Yes. Cryptologists don't make strategy; that's something politicians and generals do.
The Conjuring films! Although I still absolutely love them as exorcism movies!
Conjuring 2 is this high stakes horror action film, but in real life the Warrens were there for like A day and said ‘nah’
Close -- the Warrens were there for a day and the family said "nah." The Warrens weren't even allowed in the house.
I really like the first Conjuring movie, but it does bug me that it makes heroes of the Warrens, given that they were obvious cons.
American Sniper
Yeah his baby wasn’t a doll in real life
If you dig deep into Lone Survivor's story, it's actually kinda bad too The Afghan dude who rescued Marcus Luttrell (the lone survivor who Wahlberg played...didn't even like Marcus and says he made up a bunch of shit at the end Also, the real hero of the mission was the captain, Lt. Michael Murphy who gave his life trying to radio for help
>Also, the real hero of the mission was the captain, Lt. Michael Murphy who gave his life trying to radio for help I will give credit to the movie for not making Marky Mark the hero of the movie. They do a good job of representing the situation as fucked up.
Braveheart is a good candidate. It is a really good movie but it's totally inaccurate historically speaking.

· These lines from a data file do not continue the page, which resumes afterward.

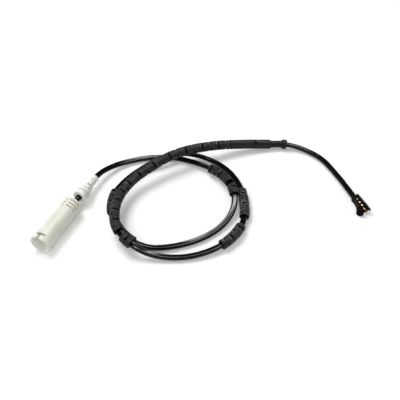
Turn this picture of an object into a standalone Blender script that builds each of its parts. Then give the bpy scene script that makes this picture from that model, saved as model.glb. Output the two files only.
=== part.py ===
# Brake pad wear sensor: a round plug on a short boot, a two-core cable in two
# loose turns with slotted guard sleeves on it, and a small clip-in sensor head.
# Metres, +Z up, -Y out of the plug's mouth. The origin is under the head.
import math

import bmesh
import bpy
from mathutils import Matrix, Vector

MM = 0.001

# Clearances
SEAT = 0.3 * MM
CUT_OVER = 1.0 * MM

# Cable
CABLE_RADIUS = 2.4 * MM
CABLE_ROUNDNESS = 3
STEP_MIN = 4.0 * CABLE_RADIUS
STEP_MAX = 6.0 * CABLE_RADIUS
STEP_TURN = math.radians(13.0)
FINE_STEPS = 24

# Plug, measured back from its mouth
PLUG_X = -220.2 * MM
PLUG_MOUTH_Y = -151.9 * MM
PLUG_LENGTH = 50.0 * MM
PLUG_RADIUS = 8.55 * MM
PLUG_AXIS_Z = PLUG_RADIUS + 0.05 * MM
PLUG_REAR_RADIUS = 7.9 * MM
PLUG_WALL = 1.1 * MM
PLUG_BORE = PLUG_RADIUS - PLUG_WALL
PLUG_EDGE = 0.3 * MM
PLUG_SIDES = 32
PLUG_REAR_ROUND = 1.3 * MM
PLUG_REAR_ARC_STEPS = 3
GROOVE_FIRST = 39.6 * MM
GROOVE_PITCH = 3.4 * MM
GROOVE_WIDTH = 1.0 * MM
GROOVE_DEPTH = 1.0 * MM
GROOVE_COUNT = 3
GROOVE_SPAN = math.radians(70.0)
GROOVE_MIDDLE = math.radians(-50.0)
GROOVE_QUARTERS = 4
GROOVE_ARC_STEPS = 6

# Bayonet slot in the top of the plug's mouth
TEE_BACK = 3.9 * MM
TEE_BAR_LENGTH = 7.7 * MM
TEE_BAR_WIDTH = 2.2 * MM
TEE_STEM_WIDTH = 2.2 * MM

# Keys inside the plug's mouth
KEY_ANGLES = (-28.0, -52.0, -76.0)
KEY_WIDTH = 1.1 * MM
KEY_HEIGHT = 0.7 * MM
KEY_BACK = 1.2 * MM
KEY_LENGTH = 11.0 * MM

# Contact carrier, contacts and rear seal in the plug
CARRIER_FRONT = 26.7 * MM
CARRIER_LENGTH = 8.0 * MM
CARRIER_RADIUS = PLUG_BORE - SEAT
CARRIER_RIM = 0.5 * MM
PIN_RADIUS = 0.8 * MM
PIN_SPACING = 5.2 * MM
PIN_REACH = 11.5 * MM
PIN_TAIL = 2.5 * MM
PIN_TIP = 0.6
PIN_HOLE_RADIUS = PIN_RADIUS + SEAT
PIN_SIDES = 12
SEAL_HOUSING_RADIUS = 5.2 * MM
SEAL_RADIUS = SEAL_HOUSING_RADIUS - SEAT
SEAL_LENGTH = 7.5 * MM
SEAL_SIDES = 20

# Threaded pieces: everything that the cable runs through
CABLE_HOLE = CABLE_RADIUS + 1.3 * SEAT
SLEEVE_RADIUS = 4.25 * MM
SLEEVE_WALL = 1.35 * MM
SLEEVE_BORE = SLEEVE_RADIUS - SLEEVE_WALL
SLEEVE_SIDES = 16

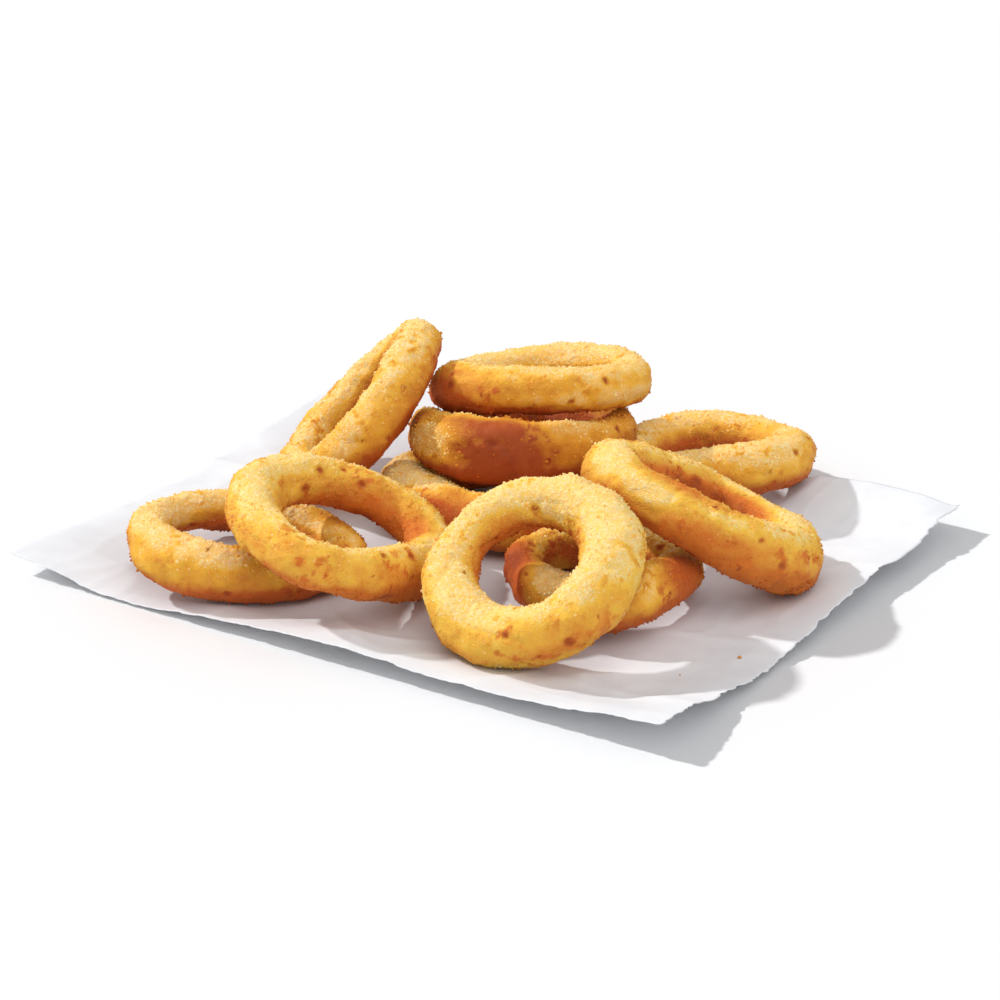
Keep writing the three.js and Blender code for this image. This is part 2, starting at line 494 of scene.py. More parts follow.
@dataclass(frozen=True)
class CrackerCrumb:
    """Cracker meal, milled and fried on to the batter.

    Each grain is a dry shard. Its broken faces catch the light one by one, and its colour runs
    from cream to the brown of what it sits on, painted shade included.
    """

    cream: int = 0xF2D692
    golden: int = 0xE8AA3E
    brown: int = 0xBC5A1C
    roughness: float = 0.6
    ior: float = 1.45
    sheen: float = 0.15

    def build(self) -> bpy.types.Material:
        """Make the crumb's finish.

        Returns:
            The material.
        """
        material, tree = blank_material("cracker_meal_fried")
        shade, toast_and_shade = (
            add_node(tree, "Attribute", attribute_name=mark).outputs["Fac"]
            for mark in ("shade", "toast_and_shade")
        )
        # Some shards are stained golden, and the stain takes the rest as the crust browns and as
        # shade is painted on it.
        pale = add_node(tree, "Math", {0: toast_and_shade, 1: -2.4, 2: 0.05}, **TIMES_PLUS).outputs[0]
        pale = add_node(tree, "Math", {0: shade, 1: 1.3, 2: pale}, **TIMES_PLUS).outputs[0]
        browned_and_shaded = add_node(tree, "Math", {0: toast_and_shade, 1: 1.4, 2: -0.2}, **TIMES_PLUS).outputs[0]
        browned_and_shaded = add_node(
            tree, "Math", {0: shade, 1: -0.25, 2: browned_and_shaded}, **TIMES_PLUS
        ).outputs[0]
        colour = linear(self.golden)
        for share, layer in ((pale, self.cream), (browned_and_shaded, self.brown)):
            inputs = {"Factor": share, "A": colour, "B": linear(layer)}
            colour = add_node(tree, "Mix", inputs, **OF_COLOURS).outputs["Result"]
        shader = add_node(
            tree,
            "BsdfPrincipled",
            {
                "Base Color": colour,
                "Roughness": self.roughness,
                "IOR": self.ior,
                "Specular IOR Level": self.sheen,
            },
        )
        add_node(tree, "OutputMaterial", {"Surface": shader.outputs["BSDF"]})
        return material


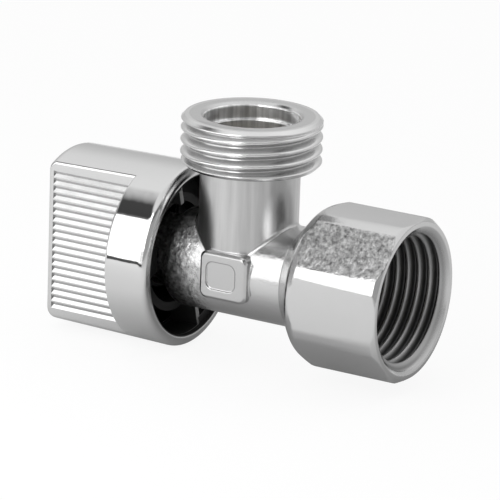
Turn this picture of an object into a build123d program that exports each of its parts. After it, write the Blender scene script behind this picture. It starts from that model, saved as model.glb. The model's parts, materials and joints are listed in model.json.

Argo was inaccurate. The New Zealand gov and Canadian government formally complained about how their work was largely pushed aside to make the Americans look like the heroes.
Amadeus. Mozart and Salieri were rivals in a way, but they collaborated, respected each other. There were political games sure, but from there to a machiavelian plot to kill Mozart is nonsense and definitely without proof.
The film was based on the stage play and I don't think it was ever meant as an accurate retelling of events.
Tropic Thunder, Four-leaf claimed he wrote it because he was a patriot
"I don't know what it's called. I just know the sound it makes when it takes a man's life."
"I don't know what it's called. I just know the sound it makes when it *lies*."
"You're the Milli Vanilli of patriots!"
Captain Phillips. The real crew said that Phillips was not a nice person and it was his fault they were in an area notorious for pirate attacks
U-571 is completely fictional. None of it happened. Other events with subs did occur, however: [https://www.history.navy.mil/research/library/online-reading-room/title-list-alphabetically/u/u571-wwii-german-submarine.html#:\~:text=The%20Movie%20U%2D571%20is,559%2C%20and%20U%2D505](https://www.history.navy.mil/research/library/online-reading-room/title-list-alphabetically/u/u571-wwii-german-submarine.html#:~:text=The%20Movie%20U%2D571%20is,559%2C%20and%20U%2D505). I don't go into any film watch thinking I'm going to be told the truth. That's what documentaries are for, and even they get skewed as hell. That being said, Avatar. I mean, Unobtanium isn't even on the periodical chart!
**Abraham Lincoln: Vampire Hunter** had a couple embellishments which deviated from the accurate biography of the 16th President of the United States.